Hi Dagster, I need some support on the lazy loadin...
# ask-community
m
Hi Dagster, I need some support on the lazy loading aspect of dagster. This is related to https://docs.dagster.io/_apidocs/repositories and https://dagster.slack.com/archives/C01U954MEER/p1689751159913119. I made a minimal example trying to show what I want to achieve. Basically we have an asset_job that materializes a selection of Assets.
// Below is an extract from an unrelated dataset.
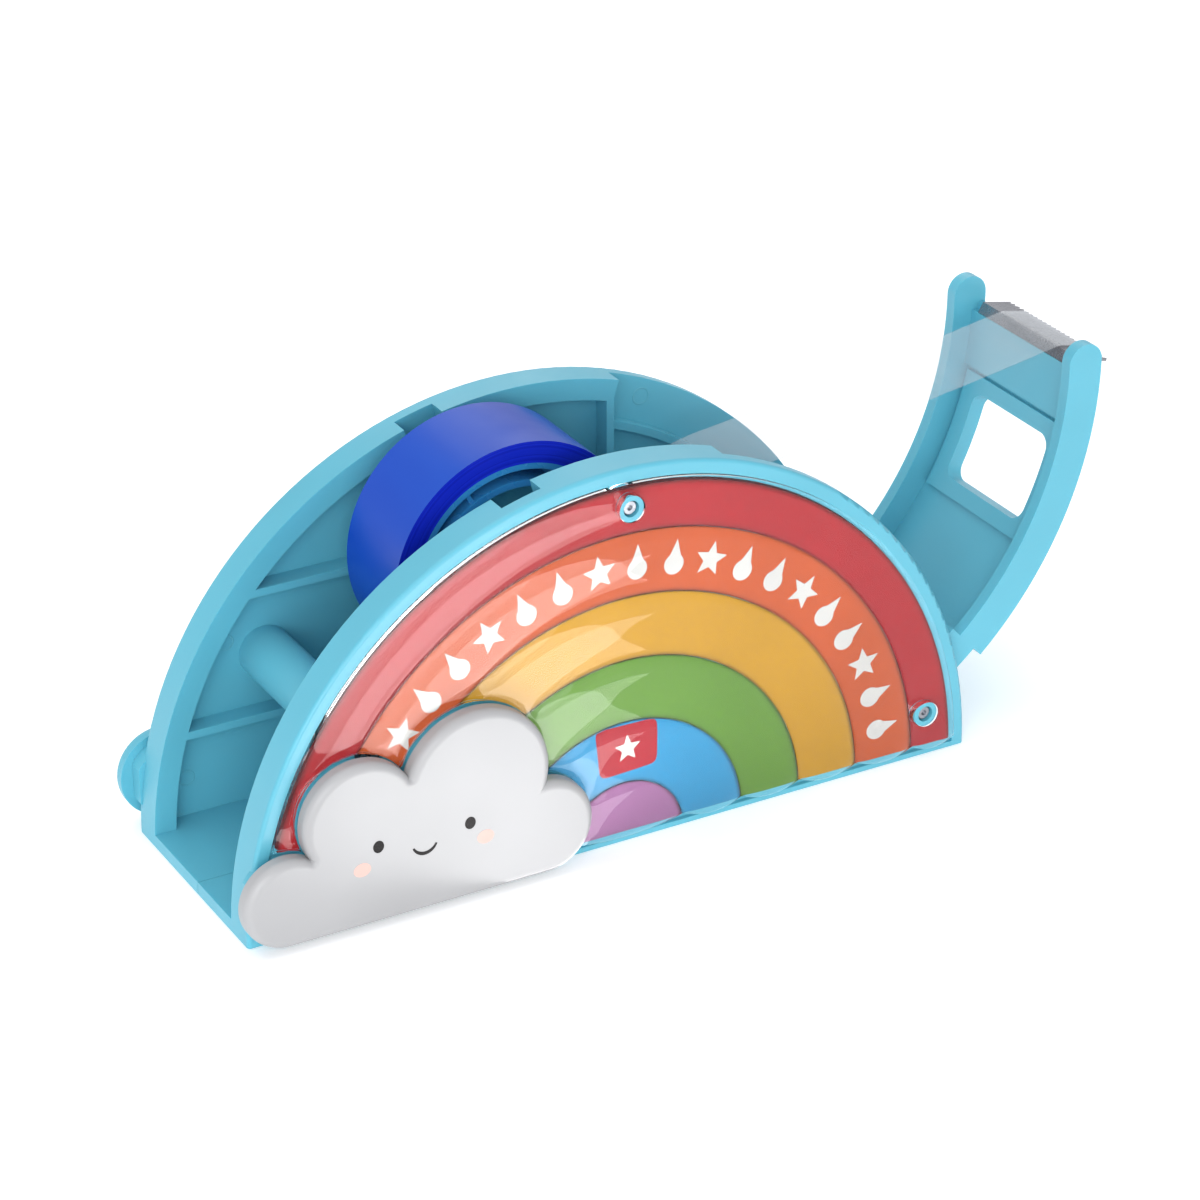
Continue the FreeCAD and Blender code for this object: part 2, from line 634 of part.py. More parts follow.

The job runs on a schedule, but we have multiple instances of the job built dynamically (here the lazy loading would come in handy as building a job is an expensive operation).
Copy code
from datetime import datetime

from dagster import (
    repository, TimeWindowPartitionsDefinition, asset, define_asset_job, AssetSelection, ScheduleDefinition
)
from dagster._core.definitions.asset_graph import AssetGraph

assets_partitions = TimeWindowPartitionsDefinition(
        start=datetime(2023, 8, 29),
        fmt="%Y-%m-%d",
        cron_schedule="* * * * *"
    )

@asset(partitions_def=assets_partitions)
def initialization():
    return "foo"


def make_expensive_job(id):
    # consider this an expensive function
    assets = [initialization]
    job = define_asset_job(
        name=f"expensive_job_{id}",
        selection=AssetSelection.assets(*assets),
        partitions_def=assets_partitions
    )
    return job.resolve(asset_graph=AssetGraph.from_assets(assets))

def make_expensive_schedule(id):
    return ScheduleDefinition(name=f"expensive_schedule_{id}", cron_schedule="* * * * *", job_name=f"expensive_job_{id}")

@repository
def repository():
    jobs = {}
    schedules = {}
    for id in range(1000):
        job = (lambda number=id: make_expensive_job(number))
        schedule = (lambda number=id: make_expensive_schedule(number))
        jobs[f"expensive_job_{id}"] = job
        schedules[f"expensive_schedule_{id}"] = schedule
    return {
        'jobs': jobs,
        'schedules': schedules
    }
When triggering the job through the UI everything works fine (as the partition is selected in the UI), however when Run on a schedule, the tag
dagster/partition
is not set and we receive the following error:
Copy code
Cannot access partition_key for a non-partitioned run
Any idea on how to fix this?
build_schedule_from_partitioned_job
fixed this for us in the past, but I need an instance of the job here and I would like to avoid generating the job twice as it is very expensive.
s
Hi Manuel - might it make sense to use
functools.lru_cache
on
make_expensive_job
so that you can "create" it twice without actually creating it?
m
I can definitely do that, but I am trying to get my head around it first… Is a
ScheduleDefinition
not capable of handling partitioned jobs? Having a “lazy loading” support from dagster, but having to instantiate and cache the items that should be “lazy loaded” defeats the original purpose. I would rather use it the way dagster intends it to be used.
s
Is a
ScheduleDefinition
not capable of handling partitioned jobs?
It is - if you look at the implementation of
build_schedule_from_partitioned_job
, it invokes the
schedule
decorator, which creates a
ScheduleDefinition
under the covers